I’ve been asking myself why, for two consecutive nights in a row (and after two mornings of vowing “never again”) I turned to some unnecessary and unworthy caloric creation (chocolate chip creation, to be specific) just to satisfy some weird craving that had been plaguing my brain. I didn’t think I was using food to supplement any part of my life that had been lacking, recently. I still keep in touch with friends, I still enjoy myself outside, I have a great family that loves and supports me.
I think it was fear. I was self-sabotaging myself because I was afraid of change. Of personal change. I was afraid that, after how healthy I had been with the detox, I would finally start to leave all my food issues behind me and become a different– albeit healthier, and happier– version of myself. And I guess that scared me. While I have maintained a healthy diet and weight in the past, some hidden issues reared their ugly head and I found myself back where I started from. I think that I was afraid to move forward and put those demons behind me once and for all, because I would always worry that they would follow me. And how much easier to let them.
I think that’s why I kept pouring from that bag of chocolate chips. To be fair, that bag has not yet been depleted so I haven’t been doing any sort of disastrous bingeing. Or perhaps not even bingeing in the first place. And while I’m no psychiatrist, I think that fear is what caused me to keep heading into the kitchen, back to that chocolate chip bag, again and again. Fear of leaving behind my unhealthy relationship to food, fear that doing so would only invite failure in the future. Fear of living up to my full potential, fear of finally letting myself life life to its fullest, because deep down I would always have those demons, that potential failure lurking underneath.
But I’ve put a lot of those demons behind me. So all my fears are, pretty much, unbiased. I’ll always have an addiction to chocolate, but I won’t let it ruin my life.
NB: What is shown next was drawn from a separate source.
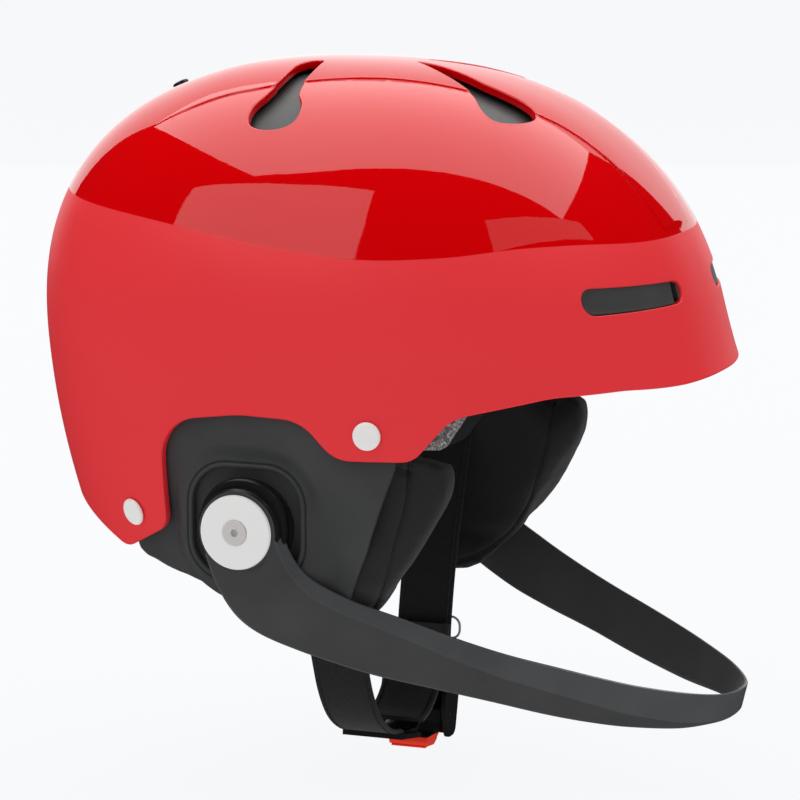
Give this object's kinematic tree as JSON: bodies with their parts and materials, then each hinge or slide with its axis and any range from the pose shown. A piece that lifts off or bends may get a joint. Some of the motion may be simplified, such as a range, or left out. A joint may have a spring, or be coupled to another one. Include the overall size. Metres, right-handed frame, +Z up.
{
  "type": "ski helmet",
  "caption": "Hard-shell ski helmet with padded ear covers, a swinging chin guard, a crown vent shutter and a chin strap with a ratchet buckle.",
  "frame": {"origin": "middle of the head cavity, level with the lower rim of the shell at the ears", "axes": "+X towards the wearer's front, +Y towards the wearer's left, +Z up through the crown"},
  "size_m": [0.2799, 0.2322, 0.2829],
  "materials": {
    "aluminium": "satin",
    "black_fabric": "matte",
    "black_plastic": "satin",
    "dark_plastic": "satin",
    "foam": "matte expanded foam",
    "orange_plastic": "satin",
    "red_lacquer": "gloss above the paint line, satin matte below",
    "rubber": "matte",
    "steel": "satin",
    "webbing": "woven"
  },
  "bodies": {
    "helmet": {"brow_pad": "black_fabric", "buckle_body": "black_plastic", "buckle_flap": "black_fabric", "crown_pad": "black_fabric", "ear_cover_left": "dark_plastic", "ear_cover_right": "dark_plastic", "ear_pad_left": "black_fabric", "ear_pad_right": "black_fabric", "friction_ring_left": "rubber", "friction_ring_right": "rubber", "front_rivet_left": "steel", "front_rivet_right": "steel", "goggle_clip_base": "black_plastic", "impact_liner": "foam", "lever_pin": "steel", "lever_spring": "steel", "nape_pad": "black_fabric", "outer_shell": "red_lacquer", "pivot_base_left": "black_plastic", "pivot_base_right": "black_plastic", "pivot_nut_left": "steel", "pivot_nut_right": "steel", "pivot_screw_left": "steel", "pivot_screw_right": "steel", "rear_rivet_left": "steel", "rear_rivet_right": "steel", "strap_anchor_left": "steel", "strap_anchor_right": "steel", "strap_left": "webbing", "strap_ring": "steel", "temple_pad_left": "black_fabric", "temple_pad_right": "black_fabric", "vent_insert_left": "dark_plastic", "vent_insert_right": "dark_plastic", "strap_right": "webbing"},
    "chin_guard_set": {"chin_guard": "dark_plastic", "pivot_washer_right": "aluminium", "pivot_washer_left": "aluminium"},
    "vent_shutter_set": {"vent_shutter": "dark_plastic", "vent_slider_knob": "black_plastic"},
    "tongue": {"buckle_tongue": "black_plastic"},
    "lever": {"buckle_lever": "orange_plastic"},
    "goggle_flap": {"goggle_clip_flap": "rubber"}
  },
  "joints": [
    {"name": "chin_guard_swing", "type": "hinge", "parent": "helmet", "child": "chin_guard_set", "pos_m": [-0.014, 0, -0.027], "axis": [0, -1, 0], "range_deg": [-25, 2]},
    {"name": "vent_slide", "type": "hinge", "parent": "helmet", "child": "vent_shutter_set", "pos_m": [-0.008, 0, -0.016], "axis": [0, -1, 0], "range_deg": [0, 4.9]},
    {"name": "tongue_slide", "type": "slide", "parent": "helmet", "child": "tongue", "axis": [0, -0.7071, -0.7071], "range_m": [0, 0.018], "deforming": ["strap_right"]},
    {"name": "lever_release", "type": "hinge", "parent": "helmet", "child": "lever", "pos_m": [0, 0.0415, -0.13], "axis": [1, 0, 0], "range_deg": [0, 15], "stiffness_Nm_per_rad": 0.05, "springref_deg": -11.46},
    {"name": "goggle_flap_lift", "type": "hinge", "parent": "helmet", "child": "goggle_flap", "pos_m": [-0.129, 0, 0.0145], "axis": [0, 1, 0], "range_deg": [0, 70]}
  ]
}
And any sort of effort I’m making to sabotage myself and my healthy eating is superficial. I’m just testing myself to see if I’ll overcome this challenge, and I let myself fail. I didn’t put up a fight.
But no more. I have so much to focus on in my life other than my past relationship with food. I have to much potential to live up to that I will not let myself get dragged down by these demons, imaginary or not. Nothing is easy, but success is worth it and feeling healthy and in control of my life and diet is ultimately more important than any unhealthy relationship with food I may have had in the past.
So here’s to the future, and a lifetime of happiness. Here’s to experiencing life in its fullest. Here’s to having a green smoothie and a cookie in the same day, and being okay with that. Here’s to overcoming our past and fulfilling our potential. Here’s to us!
I wish you all the very best in your own endeavors, and thank you endlessly for all of your support with mine!